Sunday, March 22, 2009

EMS: EXPERIENCE THE MAGIC!






So, yesterday was ridiculous. I'm stupid and thought it would be a good idea to schedule my ambulance clinical after class. And right before work. 

8am-5pm: Class
6pm-6:30am: Clinical
12:00am-9:00pm: Work 

You want to know what its like to be an EMT? 

Stare at the picture above for 5 hours.







Done? Good.
Now, stick a red strobe light on top of your car and drive 25 blocks as fast as you can while making siren noises. 
Walk into a very dirty white-trash living room, hook up an EKG to a 73 year old white man who has been dead for "an hour or so" (according to his family). Print out the flat line. Call coroner. Call a doctor. Pronounce the dead dude officially dead. 

Get back in your car, and drive slowly back, sans strobe light and siren noises. 
Stare at this picture for another hour. 


Find a cold stretcher (of highly questionable cleanliness) and lay down and nap, being sure to wake up at least every 20 minutes to loud death metal and calls coming on the radio which always sound fun, but you never get to go on. Stare at the picture intermittently between sleeping for good measure. 

Spend 20 minutes calling the dispatcher every bad name you can think of for not giving your truck any calls. Continue laying on stretcher, trying to sleep.

While asleep, have someone push you out of bed (ideally on to a very unclean and very hard and cold floor) and make loud siren noises. Congratulations! Your now going on a call! Pick yourself off of the floor, and drive very fast (complete with strobe lights and siren sound effects)  for about 40 blocks to what dispatch promises is "a early 20's white male with facial trauma secondary to being assaulted with a base ball bat". 

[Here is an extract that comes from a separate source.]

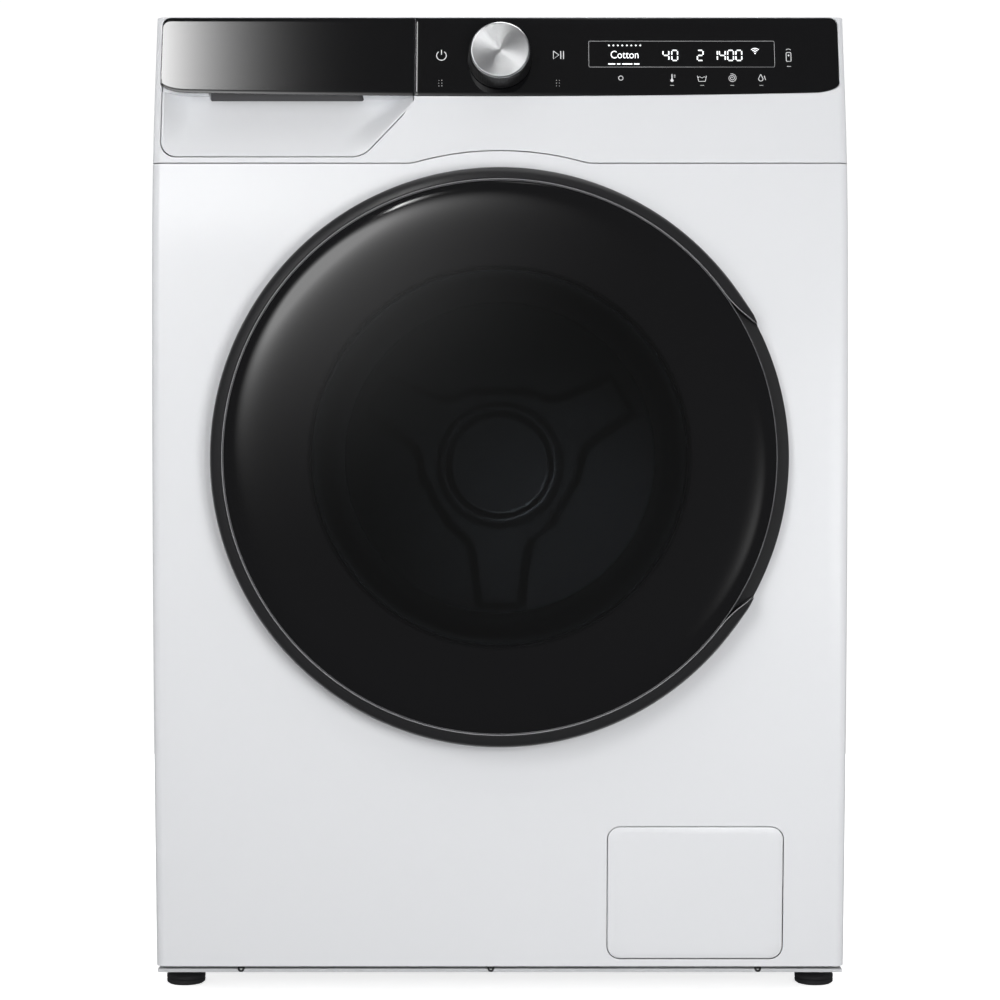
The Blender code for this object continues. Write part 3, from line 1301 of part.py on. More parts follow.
def make_services():
    """Water inlet valve, cord gland and drain spigot, each through its hole in the rear panel."""
    spots = service_spots()
    x, z, r = spots["inlet"]
    thread = [(0.0075, Y_REAR), (r, Y_REAR), (r, Y_BACK - 0.010), (0, Y_BACK - 0.010), (0, Y_REAR - 0.010), (0.0075, Y_REAR - 0.010)]
    thread = thread[3:2:-1] + thread[2::-1] + thread[5:3:-1]
    valve = turned("inlet_valve", BLUE_PLASTIC, thread, along_y(x, z), 24)
    body = block("tool_valve_body", WHITE, (x - 0.024, x + 0.024), (Y_BACK - 0.052, Y_BACK - SHEET - FIT), (z - 0.018, z + 0.018))
    join(valve, body)
    tube(spots["gland"], "cable_gland", BLACK_RUBBER, 0.0040, 0.0045, Y_BACK - 0.012, Y_REAR - 0.001)
    tube(spots["drain"], "drain_outlet", PALE_GREY, 0.0085, 0.0060, Y_BACK - 0.020, Y_REAR)


def tube(spot, name, material, bore, lip, low, high):
    """Open tube through the rear panel, with a collar against its outside."""
    x, z, r = spot
    collar = Y_BACK + FIT
    section = [(bore, low), (r, low), (r, collar), (r + lip, collar), (r + lip, collar + 0.0025), (r, collar + 0.0035), (r, high), (bore, high)]
    return turned(name, material, section, along_y(x, z), 16)


def foot_spots():
    """(x, y) of each levelling foot."""
    x, front, back = HALF - FOOT_SIDE, Y_APEX + FOOT_FRONT, Y_BACK - FOOT_BACK
    return {
        "foot_front_left": (-x, front),
        "foot_front_right": (x, front),
        "foot_rear_left": (-x, back),
        "foot_rear_right": (x, back),
    }


def make_feet():
    """Levelling feet: rubber pad, lock nut and stud in one, screwed into the base pan's bosses."""
    section = [
        (0, 0),
        (FOOT_RADIUS - 0.0015, 0),
        (FOOT_RADIUS, 0.0020),
        (FOOT_RADIUS, 0.0095),
        (FOOT_RADIUS - 0.0030, 0.0123),
        (0.0085, 0.0123),
        (0.0085, BASE_Z - 0.0005),
        (STUD_RADIUS, BASE_Z - 0.0005),
        (STUD_RADIUS, BASE_Z + 0.0200),
        (0, BASE_Z + 0.0200),
    ]
    for name, (x, y) in foot_spots().items():
        foot = turned(name, BLACK_RUBBER, section, along_z(0, 0), 20)
        foot.location = (x, y, 0)


make_front_panel()
make_fascia()
make_case()
make_controls()
make_drawer()
make_door()
make_washing_unit()
make_flap()
make_services()
make_feet()
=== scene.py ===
# %% [markdown]
# # A front load washing machine
# The working model brings every solid at its real place, and it never moves. This lesson dresses it:
# pieces whose shape shows get a finer surface of their own, and every other piece gets a finish.

# %% Load the working model
import math

import bmesh
import bpy
import numpy as np
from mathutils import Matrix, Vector


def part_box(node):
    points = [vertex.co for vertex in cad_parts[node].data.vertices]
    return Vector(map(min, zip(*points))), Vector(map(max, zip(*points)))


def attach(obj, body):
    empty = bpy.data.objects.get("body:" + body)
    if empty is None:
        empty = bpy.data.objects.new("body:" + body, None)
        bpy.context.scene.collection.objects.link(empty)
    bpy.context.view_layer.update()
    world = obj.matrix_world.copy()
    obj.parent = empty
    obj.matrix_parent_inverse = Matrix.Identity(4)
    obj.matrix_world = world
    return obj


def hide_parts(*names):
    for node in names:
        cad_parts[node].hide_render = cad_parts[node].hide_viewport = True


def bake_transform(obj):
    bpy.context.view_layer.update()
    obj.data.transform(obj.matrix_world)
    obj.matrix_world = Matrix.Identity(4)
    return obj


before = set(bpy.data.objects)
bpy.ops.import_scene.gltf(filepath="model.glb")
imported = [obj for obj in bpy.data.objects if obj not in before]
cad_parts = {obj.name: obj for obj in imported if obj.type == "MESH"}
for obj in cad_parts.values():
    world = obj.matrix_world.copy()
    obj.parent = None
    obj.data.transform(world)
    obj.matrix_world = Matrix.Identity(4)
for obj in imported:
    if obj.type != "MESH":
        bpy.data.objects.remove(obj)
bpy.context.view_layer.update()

# %% [markdown]
# ## Where things are
# The main places come from the boxes of the solids, so that the fine surfaces land exactly on them.

# %% Main places
panel_low, panel_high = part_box("front_panel")
glass_low, glass_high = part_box("door_window")
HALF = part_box("control_fascia")[1].x
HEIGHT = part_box("control_fascia")[1].z
Y_APEX = panel_low.y
Y_RETURN = panel_high.y
SKIRT_Z = panel_low.z
Y_DOOR = glass_low.y
DOOR_Z = (glass_low.z + glass_high.z) / 2
DOOR_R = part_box("door_ring")[1].x
GLASS_R = glass_high.x
DRAWER_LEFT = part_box("drawer_lip")[0].x
DRAWER_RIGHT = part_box("drawer_lip")[1].x
LEAN = math.radians(13.3)
SEAM_Z = HEIGHT - 0.1313
STRIP_Z = HEIGHT - 0.0714
STRIP_TOP = HEIGHT - 0.0008
SEAM_HALF = 0.00045  # half the gap of the seam between fascia and panel
REACH = 0.05  # how far a cutting shape stands out in front
print("door centre height", round(DOOR_Z, 4), "rim radius", round(DOOR_R, 4))


# %% [markdown]
# ## The line of the front
# The white front is not flat. Seen from the side it is a long shallow crown below, a short flat stretch,
# and then a bend that leans the controls back. One function gives its depth at any height, and the panel,
# the fascia, the black strip, the drawer and the flap all follow it.

# %% Depth of the front
def front_y(z):
    """Depth at height z: a parabola under a flat stretch, then a circular bend, then a straight lean."""
    low, high, straight = HEIGHT - 0.270, HEIGHT - 0.210, HEIGHT - 0.060
    z = np.asarray(z, float)
    crown = (low - SKIRT_Z) ** 2 / (2 * 0.0288)
    bend = (straight - high) / math.sin(LEAN)
    fall = np.clip(low - z, 0, None) ** 2 / (2 * crown)
    turn = np.clip(z - high, 0, straight - high)
    return Y_APEX + fall + bend - np.sqrt(bend**2 - turn**2) + np.clip(z - straight, 0,
                                                                       None) * math.tan(LEAN)


print("front at skirt, belly, top:", np.round(front_y([SKIRT_Z, 0.6, HEIGHT]), 4))


# %% [markdown]
# ## From numbers to surfaces
# Every new shape is a grid of points: rows and columns worked out as whole arrays. `piece` turns such
# grids into one mesh, welds the seams and poles, and turns the faces outwards.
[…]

Get very excited about the prospects of baseball-bat-related-facial-trauma. Arrive. Stand outside in the cold for 20 minutes, taking vitals signs. On a man with a small cut on his lip from accidently being hit with a wiffle-ball bat in some kind of drunken game. Dispense band-aid, and sincere condolences regarding his newly-impregnated teenage girlfriend. 

Drive back, slowly, again without any lights or sirens. Continue staring at picture for another 5 hours. 

Drive to station to go home, and then turn around and go back, because the people who need to relieve you are late and you cannot leave until they are on. 





Watch the sun come up. 






See the sleepy douchebags who made you stay late arrive, only 45 minutes behind schedule. Drive slowly to the station. 

Congratulations! You now know what its like to be an EMT! 

(*Disclaimer: this was only my experience yesterday, like any jobs, there are upsides and downsides. Yesterday was not a good day to be an EMT. This does not mean that all days are bad days to be an EMT.)

I'll have to finish later, regarding the other adventures including bizarre wind/sand storms, being tailgated by an asshole with a life-sized cross on top of his car, and other fun. 

I have to sleep, because it going to snow 14 inches + at WP/MJ tomorrow, and I have to be there. And hopefully Tuesday, too. And Wednesday. And Thursday. And Friday. Call me if your in the area and want to come :)

1 comment:

The BRAD said...

Yep.

And then there will be the nights that you don't get any calls. Seriously, I think one ride we ran on 1. Changed posts a bunch of times (not station based), but only ran once.

And that was a pretty foolish scheduling choice. I think you mean work from 12:00pm-9:00pm though. At least it was a learning experience!